In time for Valentine’s Day, get expert advice for how and when to share your health status with a potential partner.

Valentine cookies that say Be Mine

Allie Schmidt has a rare and potentially fatal neurological disease. But like many people in the rare disease community, she didn’t look sick or disabled. That led to a dating dilemma: When should she reveal her diagnosis?

Rare disease patients and behavioral health experts agree there’s no simple answer. Dr. Nancy Irwin, a Los Angeles-based clinical psychologist, suggests holding off until a relationship shows signs of becoming long term.

“This is not first-date material,” she said.

Irwin recommends waiting for signs that things are moving in a serious direction, like if you’re discussing committing to an exclusive relationship.

“A gracious way to approach the topic is to state: ‘I need to share something with you. This may be a deal breaker for you, but I have a chronic illness. Here's how it affects my life, and how it may affect yours,’" she said.

For Schmidt, the right time was on her fifth date with someone because they seemed to be “moving into relationship territory.” She didn’t hide anything, she said, but she waited until she and the man she was dating were both emotionally involved and contemplating a long-time future.

Schmidt also wanted to disclose at a time when it seemed like a natural part of a conversation. That happened when he volunteered to cook breakfast for her.

“He commented on how healthy I eat and that's when I figured I could tell him why sticking to a healthy diet was so important for me,” she recalled. 

The decision to share opens the door to many questions:

  • Do you have physical limitations?
  • Is your condition hereditary and how might that impact plans for having children?
  • Do you expect your health to get better, get worse, or stay the same?

“Be prepared for the conversation to go either way,” said Shelley Meche'tte, a California-based certified life purpose coach and self-awareness expert. “Put all of your cards, including the scary ones, out on the table.”

It puts you in a vulnerable position, so broach the subject before you’re head over heels in love, said Craig K. Svensson, dean emeritus of the Purdue University College of Pharmacy and author of When There Is No Cure: How to Thrive While Living with the Pain and Suffering of Chronic Illness.

For some, the dilemma might be compounded by disappointments and broken hearts that came before, he said.

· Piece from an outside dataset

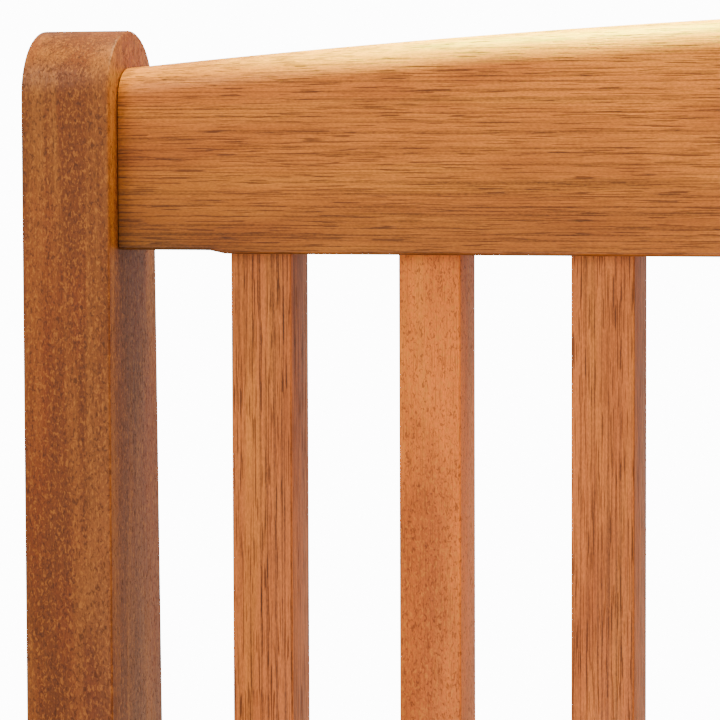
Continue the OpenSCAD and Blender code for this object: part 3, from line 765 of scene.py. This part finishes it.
class SWING_OT_legs_and_arms(bpy.types.Operator):
    """Makes the front legs and the arms"""
    bl_idname = "swing.legs_and_arms"
    bl_label = "Legs and arms"

    def execute(self, context):
        wood = context.scene.swing_wood
        for n, side in enumerate(SIDES):
            name = f"{side}_front_leg"
            low, high = node_box(name)
            leg = extruded(name + "_wood", box_outline(low.yz, high.yz), low.x, high.x)
            leg = eased(leg, wood.soft_edge, 4)
            grained(leg, Matrix.Identity(4), 1.02 - 0.05 * n, 0.8, 8.3 + 2 * n)
            hand_over(leg, "bench", [name], coat("post"))

            name = f"{side}_arm"
            low, high = node_box(name)
            corner = 20 * MM
            lean = (high.z - low.z) * math.tan(wood.recline)
            outline = arc((low.x + corner, low.y + corner), corner, 180, 270, 8)
            outline += arc((high.x - corner, low.y + corner), corner, 270, 360, 8)
            outline += [(high.x, high.y), (low.x, high.y)]
            arm = extruded(name + "_wood", outline, low.z, high.z)
            arm.data.transform(LONG_X)
            for vertex in arm.data.vertices:
                if vertex.co.y > high.y - lean / 2 and vertex.co.z < low.z + MM:
                    vertex.co.y -= lean
            arm = eased(arm, wood.soft_edge, 4)
            grained(arm, LONG_Y, 1.0 - 0.04 * n, 0.3, 5.5 + 3 * n)
            hand_over(arm, "bench", [name], coat("rail"))
        return {"FINISHED"}


class SWING_OT_seat_frame(bpy.types.Operator):
    """Makes the side rails, the apron, the rear rail and the middle bearer under the seat"""
    bl_idname = "swing.seat_frame"
    bl_label = "Seat frame"

    def execute(self, context):
        wood = context.scene.swing_wood
        for n, name in enumerate(("left_side_rail", "right_side_rail", "front_apron", "rear_seat_rail",
                                  "seat_bearer")):
            low, high = node_box(name)
            long_y = name.endswith("side_rail") or name == "seat_bearer"
            drop = math.tan(wood.rake) * (high.y - low.y)
            outline = [(low.y, low.z), (high.y, low.z), (high.y, high.z - drop), (low.y, high.z)]
            if name.endswith("side_rail"):
                outline[1] = (high.y - (high.z - drop - low.z) * math.tan(wood.recline), low.z)
            board = extruded(name + "_wood", outline, low.x, high.x)
            board = eased(board, 2 * MM)
            grained(board, LONG_Y if long_y else LONG_X, 0.98 - 0.02 * n, 0.2, 12.1 + 1.7 * n)
            hand_over(board, "bench", [name], coat("rail"))
        return {"FINISHED"}


# ---------- turned and threaded metal ----------

def ring_of(mesh, matrix, steps, shape):
    """A ring of vertices round the matrix's Z; shape gives the radius and height at a turn."""
    ring = []
    for i in range(steps):
        turn = math.tau * i / steps
        radius, height = shape(turn)
        place = Vector((radius * math.cos(turn), radius * math.sin(turn), height))
        ring.append(mesh.verts.new(matrix @ place))
    return ring


def revolved(mesh, profile, steps, matrix=HERE):
    """Adds a turned shape: profile holds (radius, height) points, from axis to axis or all round."""
    all_round = profile[0] == profile[-1]
    rings = [ring_of(mesh, matrix, steps if point[0] else 1, lambda turn: point)
             for point in (profile[:-1] if all_round else profile)]
    skin(mesh, rings + rings[:1] if all_round else rings)


def threaded(mesh, radius, low, high, pitch, steps=24):
    """Adds a threaded rod along Z from low to high with closed ends."""
    depth = 0.55 * pitch
    rows = max(2, round((high - low) / pitch * 6))
    rings = []
    for row in range(rows + 1):
        z = low + (high - low) * row / rows
        fade = min(1.0, (z - low) / pitch, (high - z) / pitch)

        def shape(turn):
            phase = (z / pitch - turn / math.tau) % 1.0
            groove = 1 - abs(2 * phase - 1)
            return radius - depth * groove * fade - (1 - fade) * 0.3 * depth, z

        rings.append(ring_of(mesh, HERE, steps, shape))
    capped_skin(mesh, rings)


def torus(mesh, radius, wire, matrix, around=56, across=16):
    """Adds a ring in the XY plane of the matrix."""
    section = arc((radius, 0), wire, 0, 360, across)[:-1]
    revolved(mesh, section + section[:1], around, matrix)


def hex_body(mesh, corner, low, high, bore=0, steps=48):
    """Adds a hexagonal nut, or a bolt head when bore is zero, with chamfered ends."""
    flat = corner * math.cos(math.pi / 6)

    def circle(radius, z):
        return ring_of(mesh, HERE, steps, lambda turn: (radius, z))

    def sides(base, way):
        def shape(turn):
            radius = flat / math.cos(turn % (math.pi / 3) - math.pi / 6)
            return radius, base + way * max(0.0, radius - flat) * math.tan(math.radians(30))
        return ring_of(mesh, HERE, steps, shape)

    rings = [circle(flat * 0.98, low), sides(low, 1), sides(high, -1), circle(flat * 0.98, high)]
    if not bore:
        capped_skin(mesh, rings)
        return
    rings = [circle(bore, low + 0.5 * MM), circle(bore * 1.1, low)] + rings \
        + [circle(bore * 1.1, high), circle(bore, high - 0.5 * MM)]
    skin(mesh, rings + rings[:1])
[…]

Allie Schmidt in family photo with husband and 1-year-old son
Allie Schmidt with her husband and 1-year-old son

“Have you revealed your illness to others and watched them withdraw from you as a result? How a person responds to your illness will tell you something important about them and what they prioritize in a relationship,” Svensson said.

In choosing who truly offers partnership potential, look beyond a great smile and a keen sense of humor. Can you trust them with details about your illness if things don’t work out?

“How would you feel if the person knew about your illness if you were no longer in a relationship? Remember that you cannot expect people to forget information you have shared with them,” he said.

Schmidt recalls three encouraging characteristics in the man she was dating. He was confident, open minded, and had a proclivity for helping others. When she told him the truth, he accepted her and her illness. Today, they are happily married and have a 1-year-old child. But their married life has had its share of difficulties. Her disease has progressed and she can no longer drive. She relies on her husband for help around their home in Nashville.

Schmidt, who writes a blog about her life as a wife and mother with a chronic illness, says she’s glad she took a chance on love.

“He was compassionate and appreciated me and telling him about my health,” she said “He said that it didn't make him feel any different about me.”